Short exercise> The exercise asks for every line of the data to be reproduced exactly.
## Start Extracted information
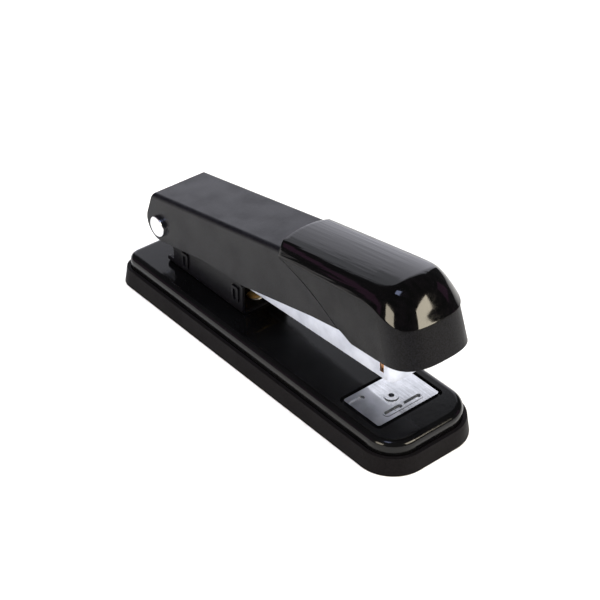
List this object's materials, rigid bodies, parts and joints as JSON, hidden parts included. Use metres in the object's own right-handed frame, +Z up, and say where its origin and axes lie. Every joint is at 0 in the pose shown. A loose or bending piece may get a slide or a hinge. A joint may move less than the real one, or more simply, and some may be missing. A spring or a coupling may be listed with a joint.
{
  "type": "desk stapler",
  "caption": "Half-strip desk stapler: folded steel arm with a moulded nose over a sprung magazine, on a long flat base with a reversible anvil plate.",
  "frame": {"origin": "centre of the footprint box, on the table plane", "axes": "+X from the hinge to the nose, +Z up from the table"},
  "size_m": [0.1354, 0.0388, 0.0585],
  "materials": {
    "tray_plastic": "fine spark-eroded texture",
    "black_enamel": "gloss stoved enamel",
    "black_powder_coat": "satin powder coat",
    "skirt_plastic": "satin moulded",
    "cap_plastic": "polished moulded",
    "chrome_plate": "bright plated",
    "nickel_plate": "satin nickel plated",
    "zinc_plate": "zinc plated",
    "yellow_zinc": "yellow passivated zinc",
    "spring_steel": "oiled spring steel",
    "copper_wire": "copper washed wire"
  },
  "bodies": {
    "base": {"base_tray": "tray_plastic", "base_shell": "black_enamel", "pivot_bracket": "black_powder_coat", "bracket_rivets": "zinc_plate", "hinge_pin": "chrome_plate", "hinge_washers": "zinc_plate", "lift_spring": "yellow_zinc", "lift_spring_rivet": "zinc_plate", "anvil_plate": "chrome_plate", "anvil_stud": "chrome_plate", "anvil_button": "zinc_plate", "anvil_spring": "spring_steel"},
    "magazine": {"magazine_channel": "nickel_plate", "staple_rail": "zinc_plate", "rail_rivets": "zinc_plate", "guide_rod": "zinc_plate", "pusher_spring": "spring_steel", "staple_strip": "copper_wire", "arm_spring": "spring_steel"},
    "pusher": {"pusher": "yellow_zinc"},
    "arm": {"arm_channel": "black_powder_coat", "driver_blade": "spring_steel", "head_cap": "cap_plastic", "head_skirt": "skirt_plastic"}
  },
  "joints": [
    {"name": "magazine_hinge", "type": "hinge", "parent": "base", "child": "magazine", "pos_m": [-0.05322, 0, 0.0245], "axis": [0, 1, 0], "range_deg": [0, 6.65], "stiffness_Nm_per_rad": 0.8, "springref_deg": -14.32, "deforming": ["lift_spring"]},
    {"name": "arm_hinge", "type": "hinge", "parent": "magazine", "child": "arm", "pos_m": [-0.05322, 0, 0.0245], "axis": [0, 1, 0], "range_deg": [-60, 4.25], "stiffness_Nm_per_rad": 0.5, "springref_deg": -3.44, "deforming": ["arm_spring"]},
    {"name": "pusher_slide", "type": "slide", "parent": "magazine", "child": "pusher", "axis": [0.9992, 0, 0.0412], "range_m": [-0.031, 0], "stiffness_N_per_m": 20, "springref_m": 0.02, "deforming": ["pusher_spring"]}
  ]
}
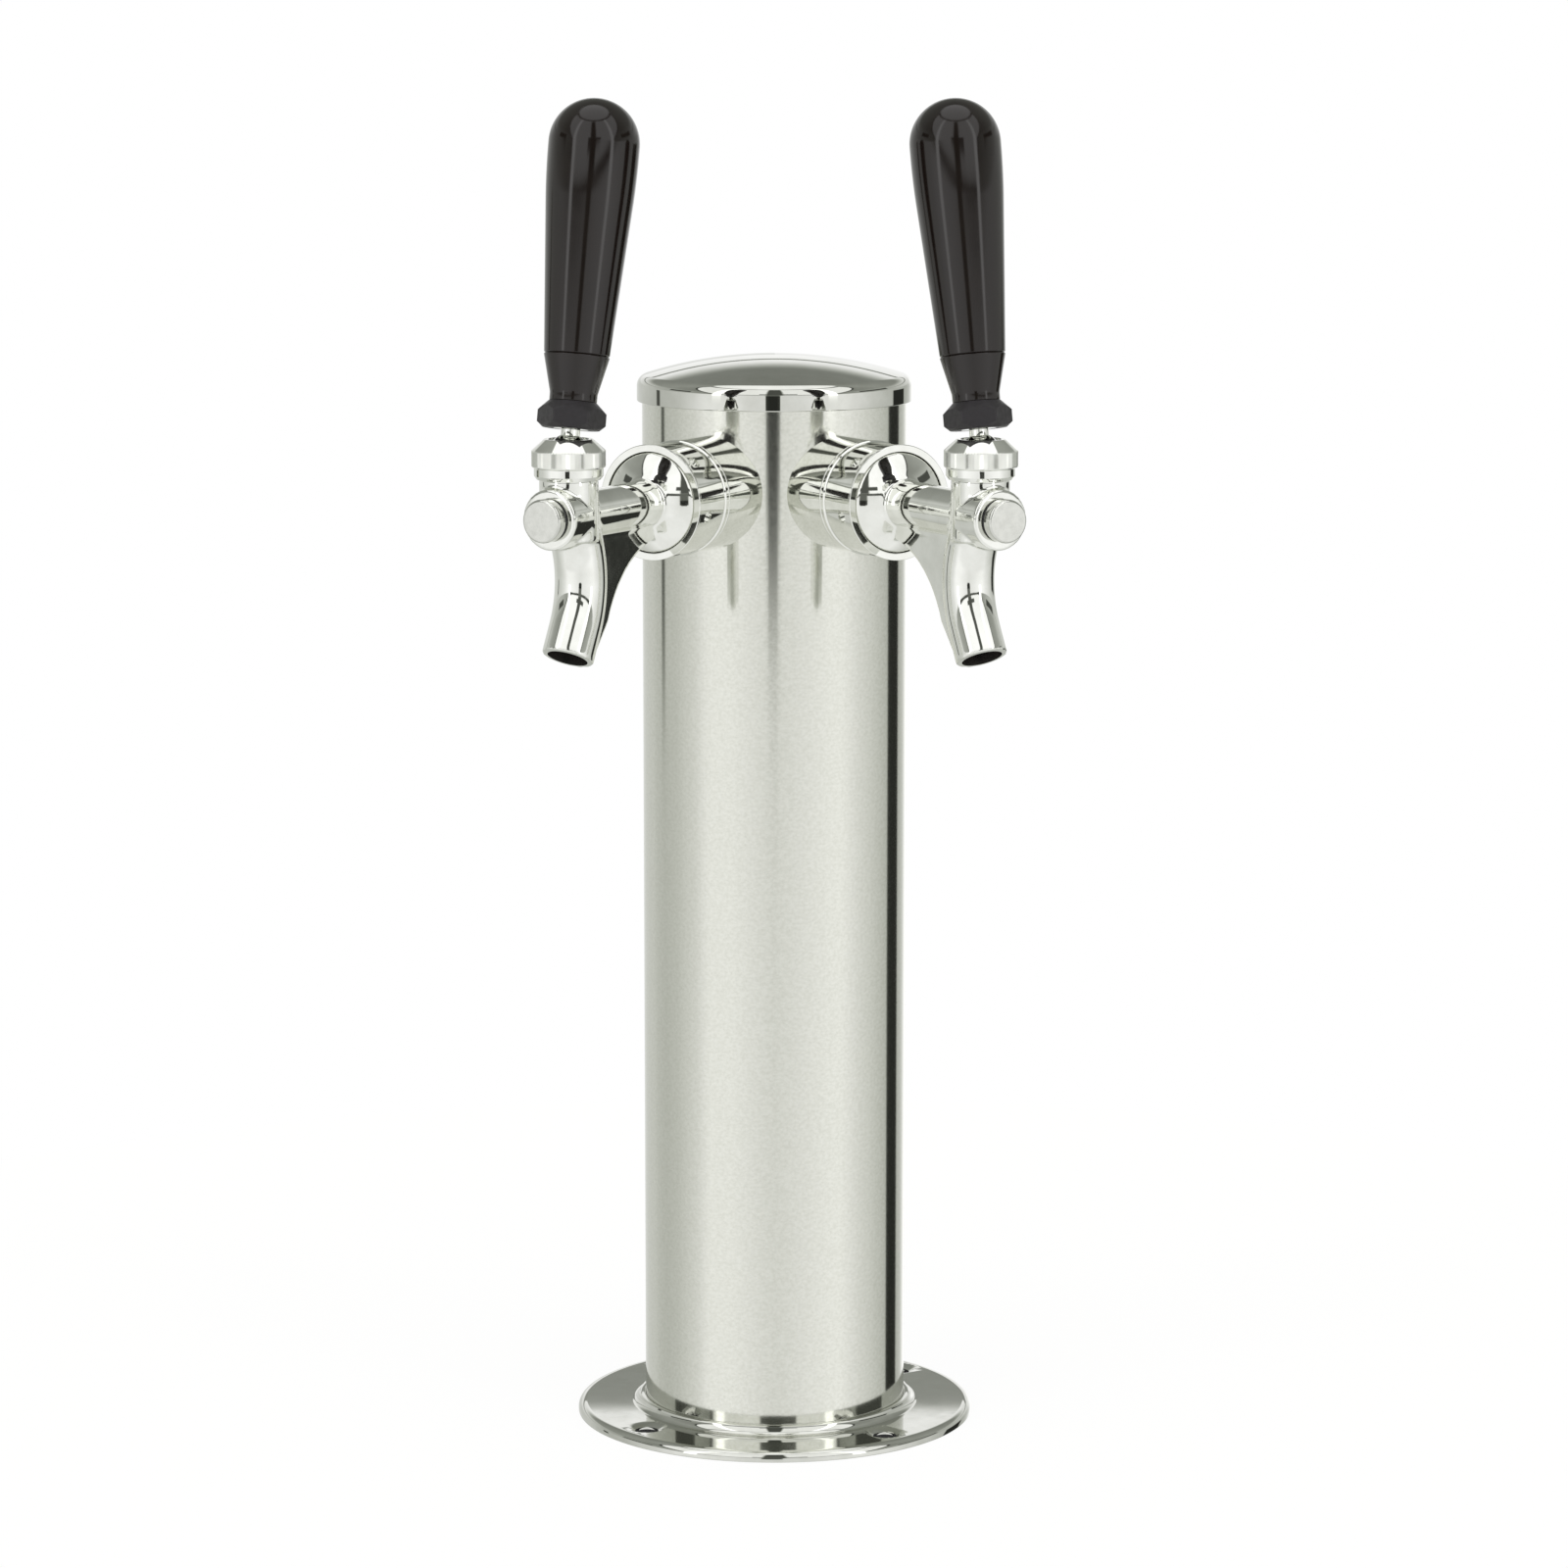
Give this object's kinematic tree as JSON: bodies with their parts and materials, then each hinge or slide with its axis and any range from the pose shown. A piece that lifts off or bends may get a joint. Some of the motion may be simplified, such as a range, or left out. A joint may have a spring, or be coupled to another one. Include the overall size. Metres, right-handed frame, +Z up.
{
  "type": "beer tower dispenser",
  "caption": "Countertop draft beer tower: an upright steel column on a round screw-down base, domed cap and a splayed pair of lever taps with black handles.",
  "frame": {"origin": "on the counter under the column's axis, at the centre of the base's bolt circle", "axes": "+Z up along the column, the two taps splay 30 degrees either side of -Y, +X to the right tap's side seen from the front"},
  "size_m": [0.1356, 0.169, 0.387],
  "materials": {
    "column_stainless": "satin",
    "polished_stainless": "polished",
    "chrome_plate": "polished",
    "shank_brass": "satin",
    "black_gloss": "gloss",
    "black_rubber": "matte",
    "washer_plastic": "matte",
    "sleeve_foam": "closed-cell foam"
  },
  "bodies": {
    "tower": {"column": "column_stainless", "base_flange": "polished_stainless", "base_gasket": "black_rubber", "insulation_sleeve": "sleeve_foam", "left_shank_collar": "chrome_plate", "left_shank": "shank_brass", "left_shank_washer": "shank_brass", "left_shank_locknut": "shank_brass", "left_tail_elbow": "polished_stainless", "left_coupling_nut": "chrome_plate", "left_coupling_washer": "black_rubber", "left_faucet_body": "chrome_plate", "left_plug_gasket": "black_rubber", "left_front_plug": "chrome_plate", "left_ball_washer": "washer_plastic", "left_friction_washer": "washer_plastic", "left_bonnet": "chrome_plate", "right_shank_collar": "chrome_plate", "right_shank": "shank_brass", "right_shank_washer": "shank_brass", "right_shank_locknut": "shank_brass", "right_tail_elbow": "polished_stainless", "right_coupling_nut": "chrome_plate", "right_coupling_washer": "black_rubber", "right_faucet_body": "chrome_plate", "right_plug_gasket": "black_rubber", "right_front_plug": "chrome_plate", "right_ball_washer": "washer_plastic", "right_friction_washer": "washer_plastic", "right_bonnet": "chrome_plate"},
    "cap": {"tower_cap": "polished_stainless"},
    "left_lever": {"left_lever": "chrome_plate", "left_handle_ferrule": "black_gloss", "left_handle": "black_gloss", "left_handle_insert": "shank_brass"},
    "left_valve": {"left_valve_shaft": "polished_stainless", "left_valve_washer": "black_rubber", "left_valve_nut": "polished_stainless"},
    "right_lever": {"right_lever": "chrome_plate", "right_handle_ferrule": "black_gloss", "right_handle": "black_gloss", "right_handle_insert": "shank_brass"},
    "right_valve": {"right_valve_shaft": "polished_stainless", "right_valve_washer": "black_rubber", "right_valve_nut": "polished_stainless"}
  },
  "joints": [
    {"name": "cap_lift", "type": "slide", "parent": "tower", "child": "cap", "axis": [0, 0, 1], "range_m": [0, 0.03]},
    {"name": "left_tap_lever", "type": "hinge", "parent": "tower", "child": "left_lever", "pos_m": [-0.0555, -0.09613, 0.2917], "axis": [0.866, -0.5, 0], "range_deg": [0, 34.5]},
    {"name": "left_valve_travel", "type": "slide", "parent": "tower", "child": "left_valve", "axis": [0.5, 0.866, 0], "range_m": [0, 0.009]},
    {"name": "right_tap_lever", "type": "hinge", "parent": "tower", "child": "right_lever", "pos_m": [0.0555, -0.09613, 0.2917], "axis": [0.866, 0.5, 0], "range_deg": [0, 34.5]},
    {"name": "right_valve_travel", "type": "slide", "parent": "tower", "child": "right_valve", "axis": [-0.5, 0.866, 0], "range_m": [0, 0.009]}
  ],
  "couplings": [
    {"joint": "left_valve_travel", "follows": "left_tap_lever", "m_per_rad": 0.014835},
    {"joint": "right_valve_travel", "follows": "right_tap_lever", "m_per_rad": 0.014835}
  ]
}
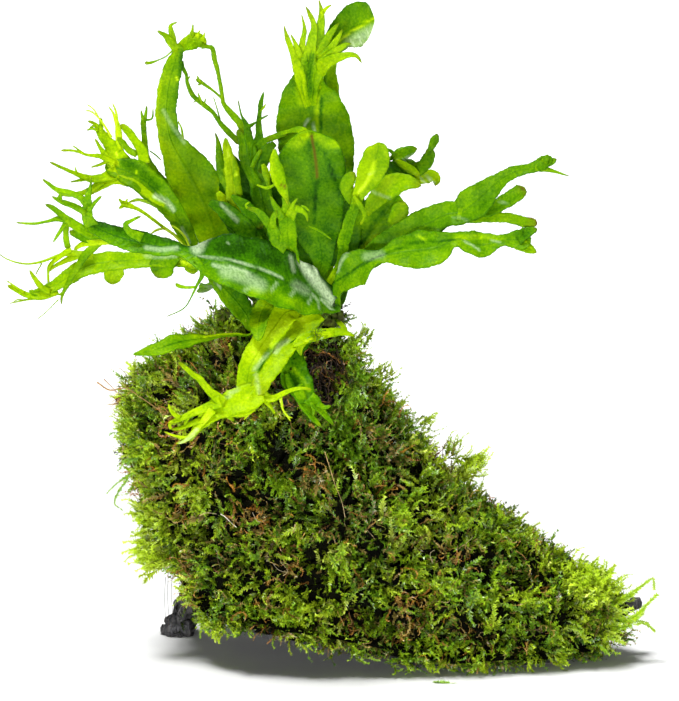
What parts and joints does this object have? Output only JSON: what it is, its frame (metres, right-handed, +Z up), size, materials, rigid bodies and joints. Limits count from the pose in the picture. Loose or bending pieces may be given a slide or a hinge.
## End Extracted information
Exercise output>
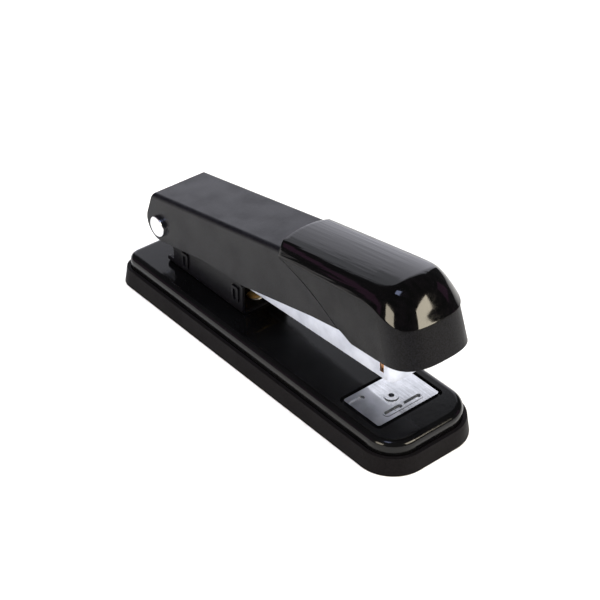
List this object's materials, rigid bodies, parts and joints as JSON, hidden parts included. Use metres in the object's own right-handed frame, +Z up, and say where its origin and axes lie. Every joint is at 0 in the pose shown. A loose or bending piece may get a slide or a hinge. A joint may move less than the real one, or more simply, and some may be missing. A spring or a coupling may be listed with a joint.
{
  "type": "desk stapler",
  "caption": "Half-strip desk stapler: folded steel arm with a moulded nose over a sprung magazine, on a long flat base with a reversible anvil plate.",
  "frame": {"origin": "centre of the footprint box, on the table plane", "axes": "+X from the hinge to the nose, +Z up from the table"},
  "size_m": [0.1354, 0.0388, 0.0585],
  "materials": {
    "tray_plastic": "fine spark-eroded texture",
    "black_enamel": "gloss stoved enamel",
    "black_powder_coat": "satin powder coat",
    "skirt_plastic": "satin moulded",
    "cap_plastic": "polished moulded",
    "chrome_plate": "bright plated",
    "nickel_plate": "satin nickel plated",
    "zinc_plate": "zinc plated",
    "yellow_zinc": "yellow passivated zinc",
    "spring_steel": "oiled spring steel",
    "copper_wire": "copper washed wire"
  },
  "bodies": {
    "base": {"base_tray": "tray_plastic", "base_shell": "black_enamel", "pivot_bracket": "black_powder_coat", "bracket_rivets": "zinc_plate", "hinge_pin": "chrome_plate", "hinge_washers": "zinc_plate", "lift_spring": "yellow_zinc", "lift_spring_rivet": "zinc_plate", "anvil_plate": "chrome_plate", "anvil_stud": "chrome_plate", "anvil_button": "zinc_plate", "anvil_spring": "spring_steel"},
    "magazine": {"magazine_channel": "nickel_plate", "staple_rail": "zinc_plate", "rail_rivets": "zinc_plate", "guide_rod": "zinc_plate", "pusher_spring": "spring_steel", "staple_strip": "copper_wire", "arm_spring": "spring_steel"},
    "pusher": {"pusher": "yellow_zinc"},
    "arm": {"arm_channel": "black_powder_coat", "driver_blade": "spring_steel", "head_cap": "cap_plastic", "head_skirt": "skirt_plastic"}
  },
  "joints": [
    {"name": "magazine_hinge", "type": "hinge", "parent": "base", "child": "magazine", "pos_m": [-0.05322, 0, 0.0245], "axis": [0, 1, 0], "range_deg": [0, 6.65], "stiffness_Nm_per_rad": 0.8, "springref_deg": -14.32, "deforming": ["lift_spring"]},
    {"name": "arm_hinge", "type": "hinge", "parent": "magazine", "child": "arm", "pos_m": [-0.05322, 0, 0.0245], "axis": [0, 1, 0], "range_deg": [-60, 4.25], "stiffness_Nm_per_rad": 0.5, "springref_deg": -3.44, "deforming": ["arm_spring"]},
    {"name": "pusher_slide", "type": "slide", "parent": "magazine", "child": "pusher", "axis": [0.9992, 0, 0.0412], "range_m": [-0.031, 0], "stiffness_N_per_m": 20, "springref_m": 0.02, "deforming": ["pusher_spring"]}
  ]
}
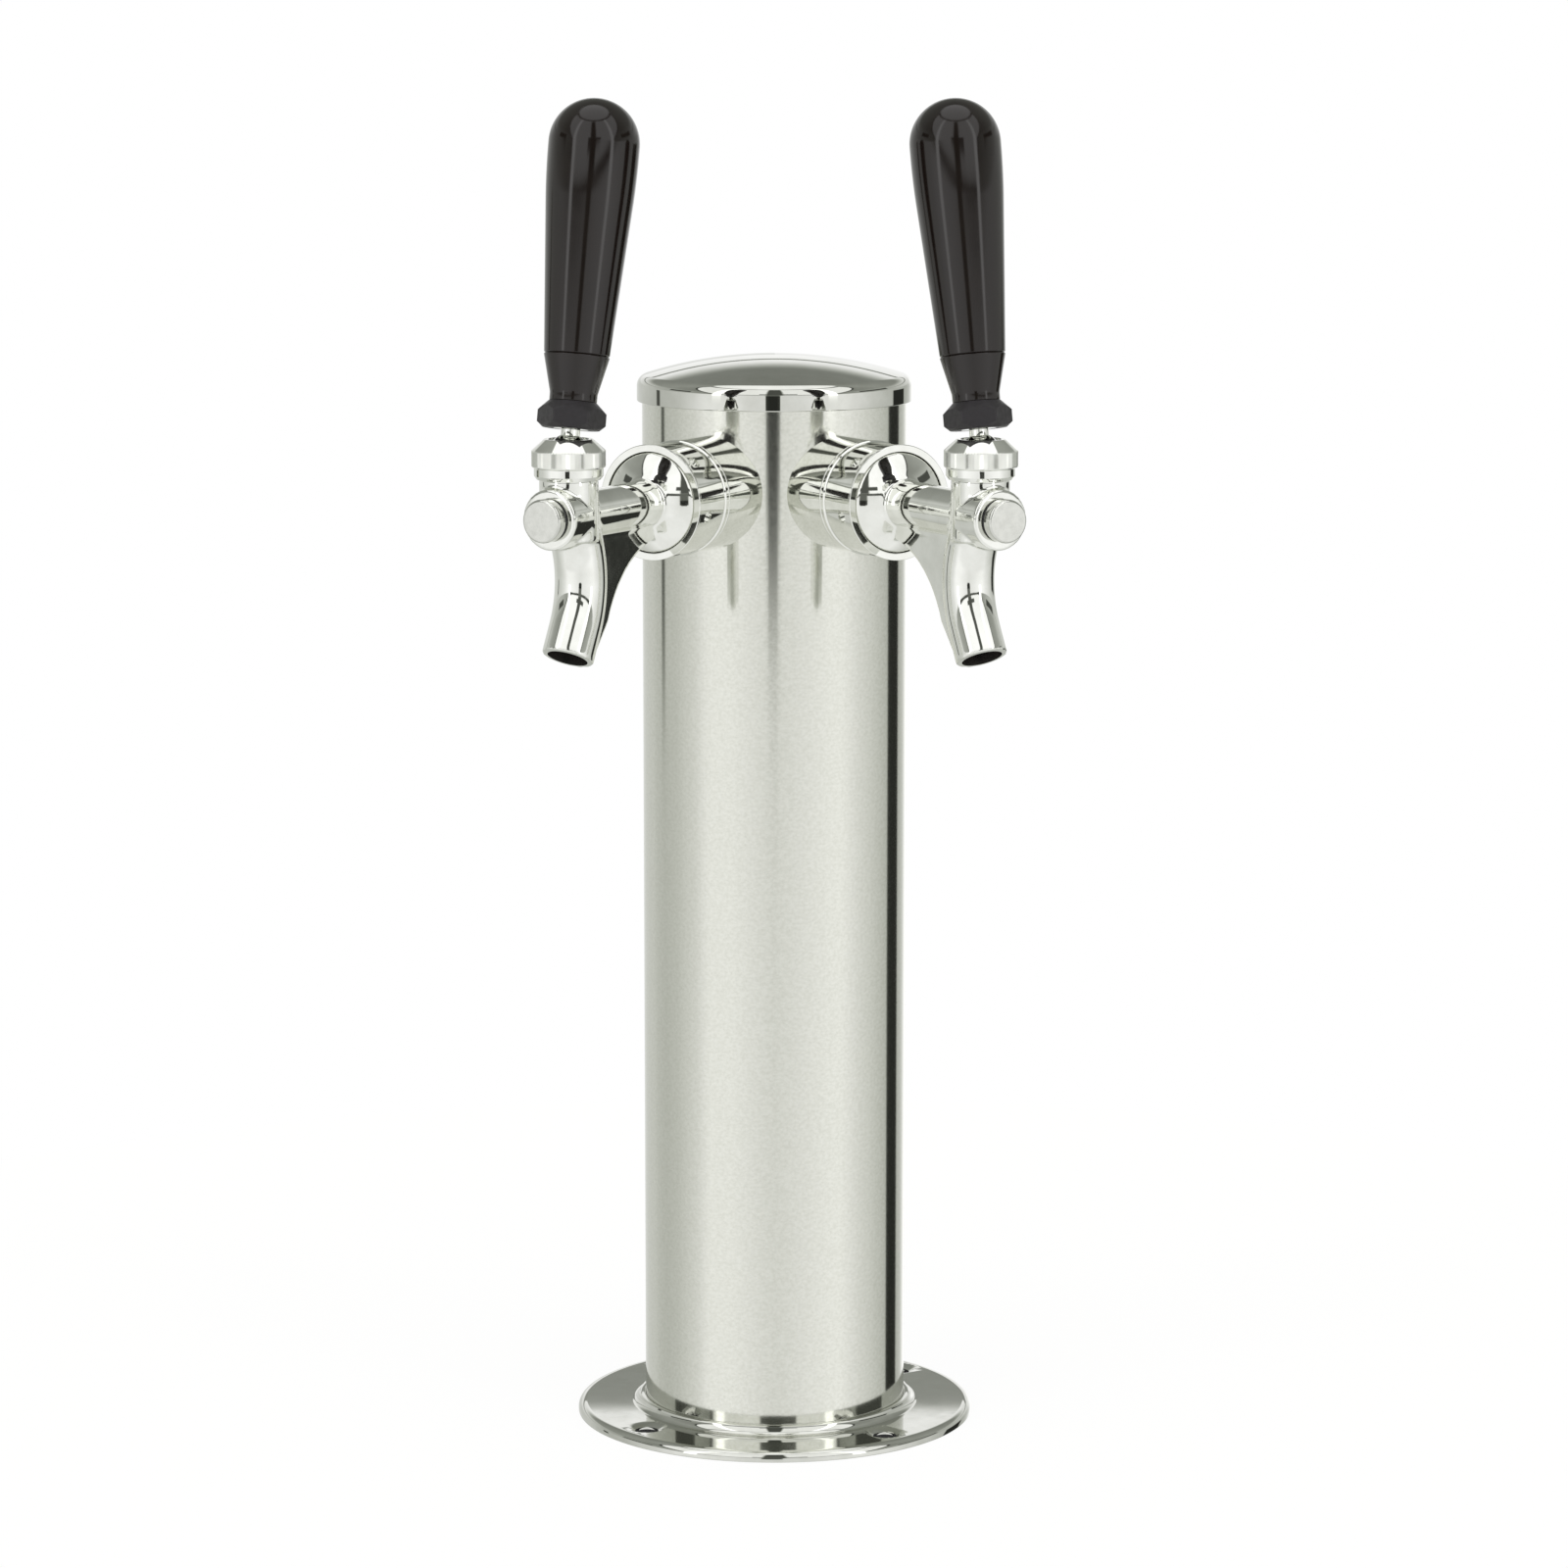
Give this object's kinematic tree as JSON: bodies with their parts and materials, then each hinge or slide with its axis and any range from the pose shown. A piece that lifts off or bends may get a joint. Some of the motion may be simplified, such as a range, or left out. A joint may have a spring, or be coupled to another one. Include the overall size. Metres, right-handed frame, +Z up.
{
  "type": "beer tower dispenser",
  "caption": "Countertop draft beer tower: an upright steel column on a round screw-down base, domed cap and a splayed pair of lever taps with black handles.",
  "frame": {"origin": "on the counter under the column's axis, at the centre of the base's bolt circle", "axes": "+Z up along the column, the two taps splay 30 degrees either side of -Y, +X to the right tap's side seen from the front"},
  "size_m": [0.1356, 0.169, 0.387],
  "materials": {
    "column_stainless": "satin",
    "polished_stainless": "polished",
    "chrome_plate": "polished",
    "shank_brass": "satin",
    "black_gloss": "gloss",
    "black_rubber": "matte",
    "washer_plastic": "matte",
    "sleeve_foam": "closed-cell foam"
  },
  "bodies": {
    "tower": {"column": "column_stainless", "base_flange": "polished_stainless", "base_gasket": "black_rubber", "insulation_sleeve": "sleeve_foam", "left_shank_collar": "chrome_plate", "left_shank": "shank_brass", "left_shank_washer": "shank_brass", "left_shank_locknut": "shank_brass", "left_tail_elbow": "polished_stainless", "left_coupling_nut": "chrome_plate", "left_coupling_washer": "black_rubber", "left_faucet_body": "chrome_plate", "left_plug_gasket": "black_rubber", "left_front_plug": "chrome_plate", "left_ball_washer": "washer_plastic", "left_friction_washer": "washer_plastic", "left_bonnet": "chrome_plate", "right_shank_collar": "chrome_plate", "right_shank": "shank_brass", "right_shank_washer": "shank_brass", "right_shank_locknut": "shank_brass", "right_tail_elbow": "polished_stainless", "right_coupling_nut": "chrome_plate", "right_coupling_washer": "black_rubber", "right_faucet_body": "chrome_plate", "right_plug_gasket": "black_rubber", "right_front_plug": "chrome_plate", "right_ball_washer": "washer_plastic", "right_friction_washer": "washer_plastic", "right_bonnet": "chrome_plate"},
    "cap": {"tower_cap": "polished_stainless"},
    "left_lever": {"left_lever": "chrome_plate", "left_handle_ferrule": "black_gloss", "left_handle": "black_gloss", "left_handle_insert": "shank_brass"},
    "left_valve": {"left_valve_shaft": "polished_stainless", "left_valve_washer": "black_rubber", "left_valve_nut": "polished_stainless"},
    "right_lever": {"right_lever": "chrome_plate", "right_handle_ferrule": "black_gloss", "right_handle": "black_gloss", "right_handle_insert": "shank_brass"},
    "right_valve": {"right_valve_shaft": "polished_stainless", "right_valve_washer": "black_rubber", "right_valve_nut": "polished_stainless"}
  },
  "joints": [
    {"name": "cap_lift", "type": "slide", "parent": "tower", "child": "cap", "axis": [0, 0, 1], "range_m": [0, 0.03]},
    {"name": "left_tap_lever", "type": "hinge", "parent": "tower", "child": "left_lever", "pos_m": [-0.0555, -0.09613, 0.2917], "axis": [0.866, -0.5, 0], "range_deg": [0, 34.5]},
    {"name": "left_valve_travel", "type": "slide", "parent": "tower", "child": "left_valve", "axis": [0.5, 0.866, 0], "range_m": [0, 0.009]},
    {"name": "right_tap_lever", "type": "hinge", "parent": "tower", "child": "right_lever", "pos_m": [0.0555, -0.09613, 0.2917], "axis": [0.866, 0.5, 0], "range_deg": [0, 34.5]},
    {"name": "right_valve_travel", "type": "slide", "parent": "tower", "child": "right_valve", "axis": [-0.5, 0.866, 0], "range_m": [0, 0.009]}
  ],
  "couplings": [
    {"joint": "left_valve_travel", "follows": "left_tap_lever", "m_per_rad": 0.014835},
    {"joint": "right_valve_travel", "follows": "right_tap_lever", "m_per_rad": 0.014835}
  ]
}
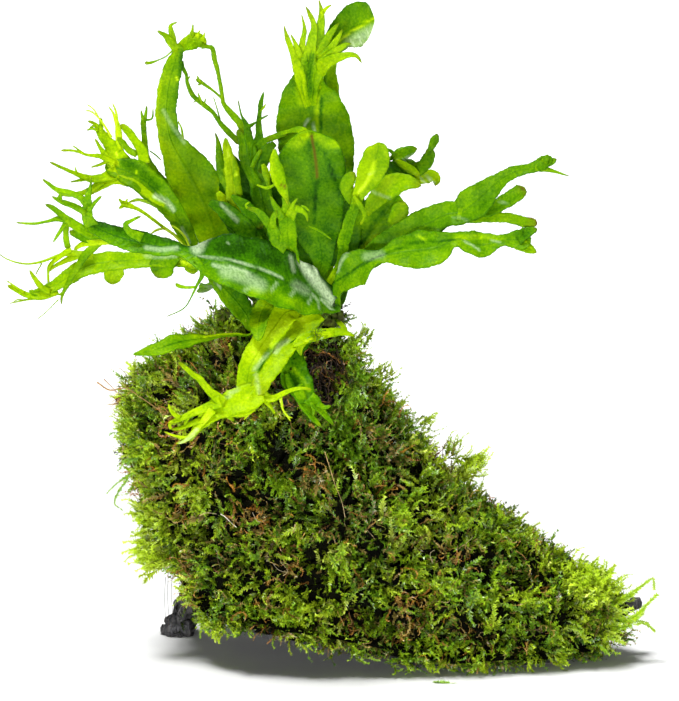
What parts and joints does this object have? Output only JSON: what it is, its frame (metres, right-handed, +Z up), size, materials, rigid bodies and joints. Limits count from the pose in the picture. Loose or bending pieces may be given a slide or a hinge.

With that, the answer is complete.